# Brian Grant to the 76ers?



## robyg1974 (Jul 19, 2002)

Miami is rebuilding, which means that they'll give Brian Grant away for expiring contracts and prospects. Derrick Coleman is already injured, which means that he won't be back until December or January, and when he DOES come back, he'll be fat and out of shape. Here's a trade that would instantly make the 76ers a better team and would clear off a ton of cap room for Miami:

Brian Grant to the 76ers; Derrick Coleman, Mark Bryant, and Sam Clancy to the Heat

Grant is Larry Brown's kind of big guy: hard-nosed, a veteran, gets after it on defense, gets to the free throw line.

Philly should be able to finish fourth or fifth in the East in 2002-03 with this team:

Starting lineup

PG Eric Snow (28 minutes/game)
SG Allen Iverson (40 minutes/game)
SF Keith Van Horn (32 minutes/game)
PF Brian Grant (32 minutes/game)
C Todd MacCulloch (32 minutes/game)

Key reserves: Aaron McKie (28 minutes/game), Greg Buckner (20 minutes/game), Brian Skinner (16 minutes/game), Monty Williams (12 minutes/game)

End of the bench (no PT): Samuel Dalembert, John Salmons, Efthimos Rentzias

Stashed on the IR: Alvin Jones, Damone Brown, Randy Holcomb

[NOTE: Van Horn will play 16 of his 32 minutes/game at PF.]


----------



## BEEZ (Jun 12, 2002)

> Originally posted by <b>robyg1974</b>!
> Miami is rebuilding, which means that they'll give Brian Grant away for expiring contracts and prospects.
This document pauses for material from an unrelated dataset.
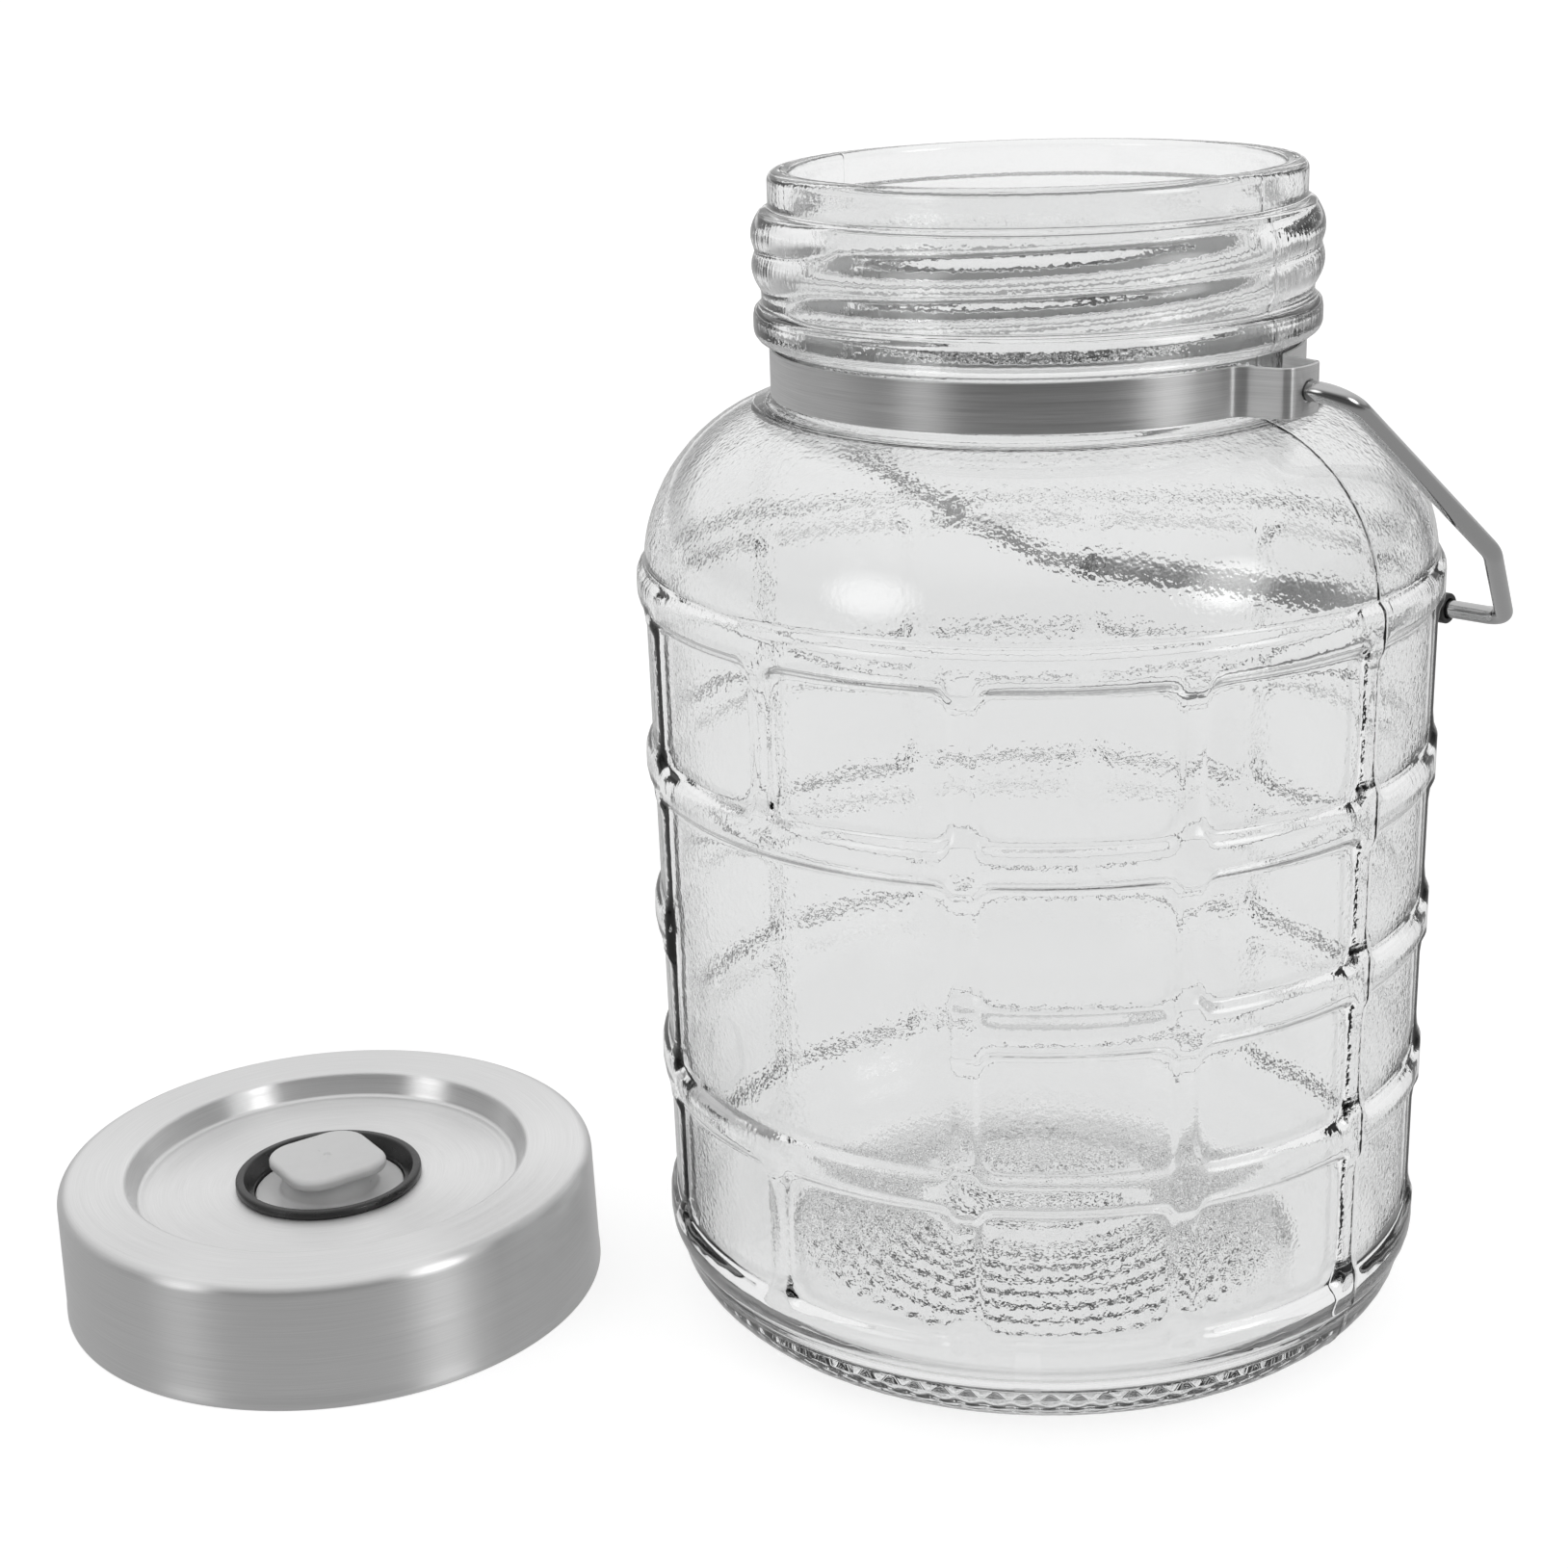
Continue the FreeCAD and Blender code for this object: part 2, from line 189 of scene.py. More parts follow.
def rounded(corners, closed=False, turn=radians(9.0)):
    """Polyline through (x, y, radius) corners.

    Each corner becomes points on the arc that touches both its sides, at equal steps of angle, with one
    more point a little way down each side so that the shading of the flat stays flat.
    """
    corners = [tuple(c) for c in corners]
    count = len(corners)
    out = []
    for i, (x, y, radius) in enumerate(corners):
        here = np.array([x, y])
        if radius <= 0 or (not closed and i in (0, count - 1)):
            out.append(here[None])
            continue
        back = np.array(corners[i - 1][:2]) - here
        ahead = np.array(corners[(i + 1) % count][:2]) - here
        back_length, ahead_length = np.linalg.norm(back), np.linalg.norm(ahead)
        back, ahead = back / back_length, ahead / ahead_length
        half = 0.5 * acos(max(-1.0, min(1.0, float(back @ ahead))))
        reach = radius / tan(half)
        middle = here + (back + ahead) / np.linalg.norm(back + ahead) * radius / sin(half)
        start, end = here + back * reach, here + ahead * reach
        a0 = atan2(*(start - middle)[::-1])
        sweep = atan2(*(end - middle)[::-1]) - a0
        sweep = (sweep + pi) % tau - pi
        angles = a0 + sweep * np.linspace(0, 1, max(3, int(abs(sweep) / turn) + 2))
        arc = middle + radius * np.stack([np.cos(angles), np.sin(angles)], 1)
        lead = 0.35 * radius
        before = [start + back * lead] if back_length > reach + 2.2 * lead else []
        after = [end + ahead * lead] if ahead_length > reach + 2.2 * lead else []
        out.append(np.vstack(before + [arc] + after))
    line = np.vstack(out)
    keep = np.r_[True, np.linalg.norm(np.diff(line, axis=0), axis=1) > 1e-7]
    return line[keep]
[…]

Derrick Coleman is already injured, which means that he won't be back until December or January, and when he DOES come back, he'll be fat and out of shape. Here's a trade that would instantly make the 76ers a better team and would clear off a ton of cap room for Miami:
> 
> Brian Grant to the 76ers; Derrick Coleman, Mark Bryant, and Sam Clancy to the Heat
> ...


I guess I really wouldnt like the sixers to pick up another big contract, we need to really start either looking or start developing some of our younger big guys


----------



## jsa (Jul 16, 2002)

I thought about Grant as well. The question really becomes do you like Grant enough to pencil him in for many years at power and lose you salary cap ability (when Coleman goes). 
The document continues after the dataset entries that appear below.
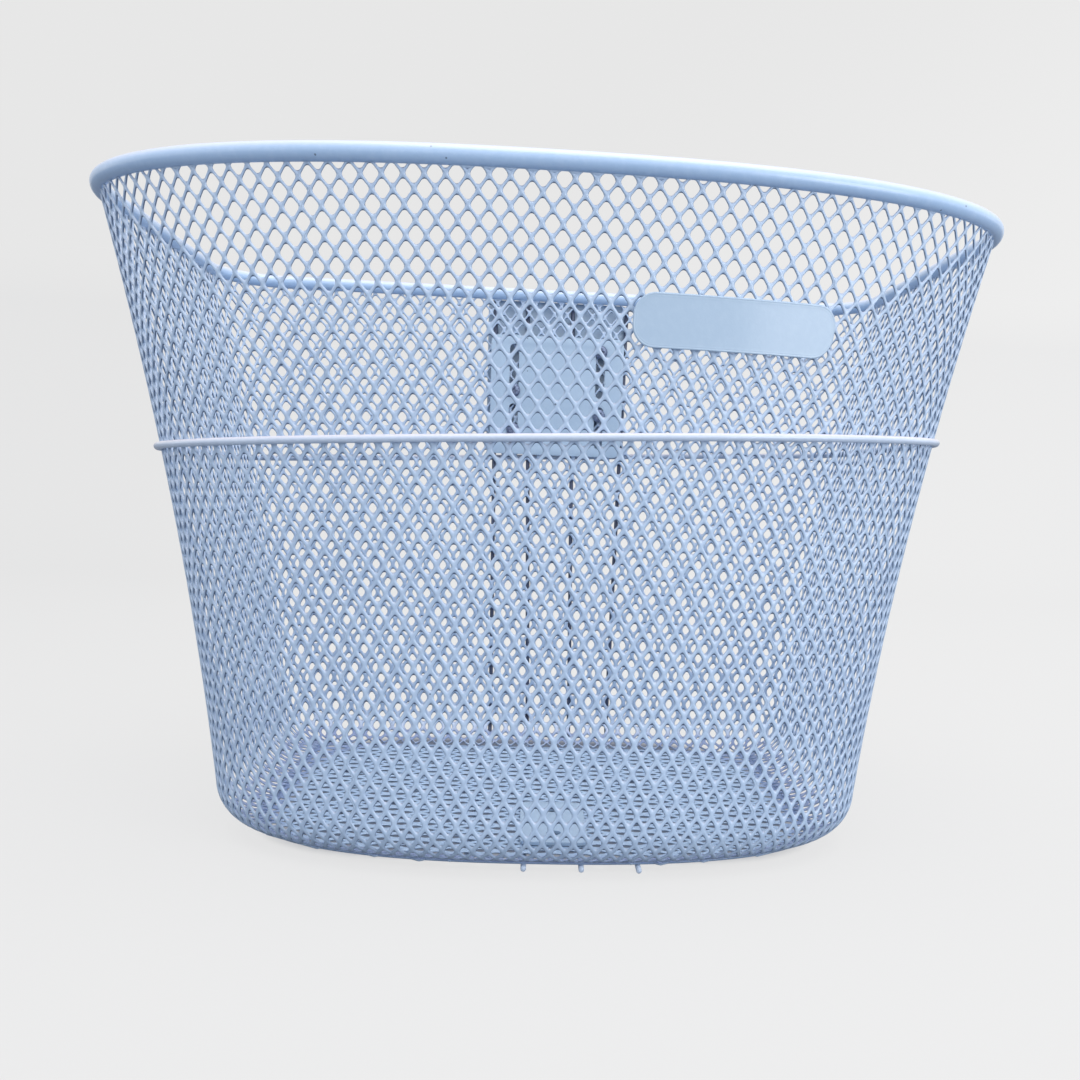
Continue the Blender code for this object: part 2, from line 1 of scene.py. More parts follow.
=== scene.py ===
# %% [markdown]
# # A wire bicycle basket
# The wall of this front basket is one sheet of expanded metal: steel that was slit and pulled open into a
# net of diamonds, then bent round, with its top rolled into a thick rim and its foot turned in to a flat
# net, the floor. Wires, plates and screws are added, and light blue powder paint covers most of it. The
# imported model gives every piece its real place, so the first step loads it.

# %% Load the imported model
import json
import math
import bpy
import bmesh
import numpy
from mathutils import Matrix, Vector

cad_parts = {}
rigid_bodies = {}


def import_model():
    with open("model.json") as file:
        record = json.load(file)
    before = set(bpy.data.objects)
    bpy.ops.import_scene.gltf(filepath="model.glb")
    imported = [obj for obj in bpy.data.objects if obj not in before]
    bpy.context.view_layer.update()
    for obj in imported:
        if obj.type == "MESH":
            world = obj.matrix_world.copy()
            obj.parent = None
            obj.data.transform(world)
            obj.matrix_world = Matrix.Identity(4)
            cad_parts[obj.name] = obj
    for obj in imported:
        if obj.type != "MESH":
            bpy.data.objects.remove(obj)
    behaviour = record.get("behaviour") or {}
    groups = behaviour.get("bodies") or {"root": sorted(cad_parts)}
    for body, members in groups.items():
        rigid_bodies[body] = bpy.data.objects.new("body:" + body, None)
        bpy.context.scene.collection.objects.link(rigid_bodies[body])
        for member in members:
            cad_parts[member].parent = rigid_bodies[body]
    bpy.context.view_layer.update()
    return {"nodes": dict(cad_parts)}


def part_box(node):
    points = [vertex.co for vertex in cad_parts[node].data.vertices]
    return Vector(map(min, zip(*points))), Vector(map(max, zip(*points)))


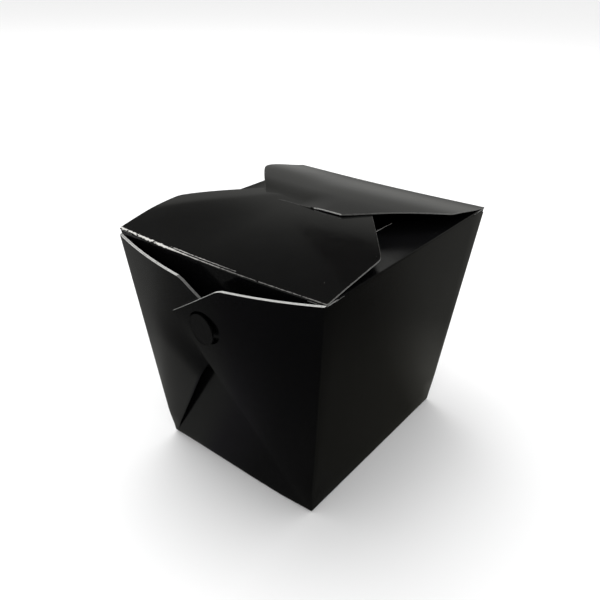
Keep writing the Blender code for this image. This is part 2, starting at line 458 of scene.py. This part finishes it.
def board_piece(name, shape, film, body, rim):
    """An object of this sheet with a board's thickness behind it; rim(face) says what a rim face is."""
    piece = new_object(name, shape, film, white_core, painted_shade_core)
    solidify = piece.modifiers.new("thickness", "SOLIDIFY")
    solidify.thickness = BOARD
    solidify.offset = -1.0
    solidify.use_even_offset = True
    solidify.use_rim = True
    solidify.material_offset_rim = 1
    finish_mesh(piece)
    for face in piece.data.polygons:
        if face.material_index:
            face.material_index = rim(face)
    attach(piece, body)
    return piece


# %% [markdown]
# ## The tray
# The bottom, the two ends and the two sides are one tapered tray. Five separate panels would leave
# open corners, so it starts as a cube that is wider at the top. The top face is deleted, the folds
# are bevelled round, and straight cuts through the walls give them enough points to bend. The front
# wall bows out a little at the rim, where the lid flap pulls on it, and the back wall and the left
# side bow in. The foot of each end bulges too.

# %% Tray
WALL_TOP = HEIGHT - BOARD - GAP
FOLD_RADIUS, BOTTOM_RADIUS = 0.5 * MM, 0.9 * MM
SIDE_CUT = 5.0 * MM
WALL_LEVELS, ACROSS_STEP, ALONG_STEP = 14, 5.0 * MM, 8.0 * MM
FRONT_BOW, BACK_BOW, LEFT_BOW, FOOT_BOW = 1.65 * MM, -1.3 * MM, -2.4 * MM, 1.0 * MM
BOWED_FROM, FOOT_TO = 0.35 * HEIGHT, 0.3 * HEIGHT
NEAR_WALL = 0.6 * MM


def crease_bow(x, y):
    """How far the lid crease at this end stands out from straight, this far across the box."""
    bow = FRONT_BOW if y < 0 else BACK_BOW
    return bow * max(1 - (x / (TOP_X / 2)) ** 2, 0.0) ** 1.3


def left_bow(y):
    """How far the crease of the left dust flap stands out, which is inwards."""
    return LEFT_BOW * max(1 - (y / (TOP_Y / 2)) ** 2, 0.0)


def foot_bow(x, z):
    """How far the foot of the front end stands out: most near its right corner."""
    across = smoothstep(-0.5 * BOTTOM_X, 0.35 * BOTTOM_X, x)
    across -= 0.55 * smoothstep(0.3 * BOTTOM_X, 0.5 * BOTTOM_X, x)
    return FOOT_BOW * across * (1 - smoothstep(0.0, FOOT_TO, z))


def bowed(point):
    """Where a point of the flat tray lies once the walls are bowed."""
    x, y, z = point
    if abs(y) > BOTTOM_Y / 2 + z * math.tan(END_LEAN) - NEAR_WALL:
        end = -1 if y < 0 else 1
        out = crease_bow(x, y) * smoothstep(BOWED_FROM, HEIGHT, z) ** 1.5
        y += end * (out + foot_bow(-end * x, z))
    if x < -BOTTOM_X / 2 - z * math.tan(SIDE_LEAN) + NEAR_WALL:
        x -= left_bow(point.y) * smoothstep(BOWED_FROM, HEIGHT, z)
    return Vector((x, y, z))


def tray_rim(face):
    """The rim is a crease all round, but for the last bit of each side, where it was cut."""
    x, y = abs(face.center.x), abs(face.center.y)
    return FILM if x < 0.45 * TOP_X or y < TOP_Y / 2 - SIDE_CUT else CLEAN_CUT


def make_tray():
    shape = bmesh.new()
    bmesh.ops.create_cube(shape, size=1.0)
    grown = WALL_TOP / HEIGHT
    for vert in shape.verts:
        top = vert.co.z > 0
        width = BOTTOM_X + (TOP_X - BOTTOM_X) * grown if top else BOTTOM_X
        length = BOTTOM_Y + (TOP_Y - BOTTOM_Y) * grown if top else BOTTOM_Y
        vert.co = Vector((vert.co.x * width, vert.co.y * length, WALL_TOP if top else 0.0))
    top = [face for face in shape.faces if face.normal.z > 0.9]
    bmesh.ops.delete(shape, geom=top, context="FACES_ONLY")
    for radius, low in ((BOTTOM_RADIUS, True), (FOLD_RADIUS, False)):
        edges = [
            edge
            for edge in shape.edges
            if (max(vert.co.z for vert in edge.verts) < MM) == low
            and abs(edge.verts[0].co.z - edge.verts[1].co.z) > (0 if low else 0.5 * HEIGHT) - MM
            and not all(vert.co.z > WALL_TOP - MM for vert in edge.verts)
        ]
        bmesh.ops.bevel(
            shape, geom=edges, offset=radius, segments=4, profile=0.5, affect="EDGES", material=-1
        )
    cuts = [(Vector((0, 0, 1)), step * WALL_TOP / WALL_LEVELS) for step in range(1, WALL_LEVELS)]
    cuts += [(Vector((1, 0, 0)), step * ACROSS_STEP) for step in range(-8, 9)]
    cuts += [(Vector((0, 1, 0)), step * ALONG_STEP) for step in range(-5, 6)]
    for normal, distance in cuts:
        bmesh.ops.bisect_plane(
            shape,
            geom=shape.verts[:] + shape.edges[:] + shape.faces[:],
            plane_co=normal * distance,
            plane_no=normal,
        )
    for vert in shape.verts:
        vert.co = bowed(vert.co)
    return board_piece("tray", shape, wall_board, "box", tray_rim)


tray = make_tray()
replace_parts(tray, "carton")
print("tray faces:", len(tray.data.polygons))

# %% [markdown]
# ## The gussets
# At each corner the web between an end and a side is folded double and laid against the end. It
# springs out from there as part of a cone about the bottom corner, because flat board bends only
# that way. It could be two flat layers side by side, but then its top edge would lack the double
# white line. So each gusset is one sheet that comes round the corner of the box, runs out along the
# outer layer, round the fold, which is pressed nearly sharp, and back along the inner layer. Low
# down the free half of the under gusset is turned back and stands off more, which leaves a dark
# wedge beside it.

# %% Gusset shape
WEB_OUT_AT_CORNER = 0.8 * MM
WEB_APEX_CLEAR = 0.8 * MM
WEB_CORNER_INSET = 0.05 * MM
# Each of these is a pair: for the over gusset and for the under gusset.
OVER, UNDER = 0, 1
WEB_SIDE = (1, -1)
WEB_LIFT = (
    (math.radians(18.2), math.radians(-4.2)),
    (math.radians(17.2), math.radians(-7.4)),
)
WEB_CUT = (
    ((0.0, 84.2 * MM), (math.radians(22.2), 84.7 * MM), (WEB_TURN, 80.8 * MM)),
    ((0.0, 82.6 * MM), (math.radians(23.8), 84.3 * MM), (WEB_TURN, 81.0 * MM)),
)
WEB_FREE_RISE = (0.0, math.radians(2.3))
WEB_FREE_TURN = (0.0, math.radians(2.1))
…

A few years back I was really impressed by his intensity for a big man. Rebounding, defense, running the floor all seemed to be there. A bit of an inside game as well. Where has it gone? Injury, motivation, what? Does he still have "it"?

So do you take the decent dining room furniture that the buxom blond is showing on the stage or go for what is behind door # 3?

If the 76ers keep Coleman one more year, I see him playing quite a bit of center, where he can defend decently, at least against the East drek.


----------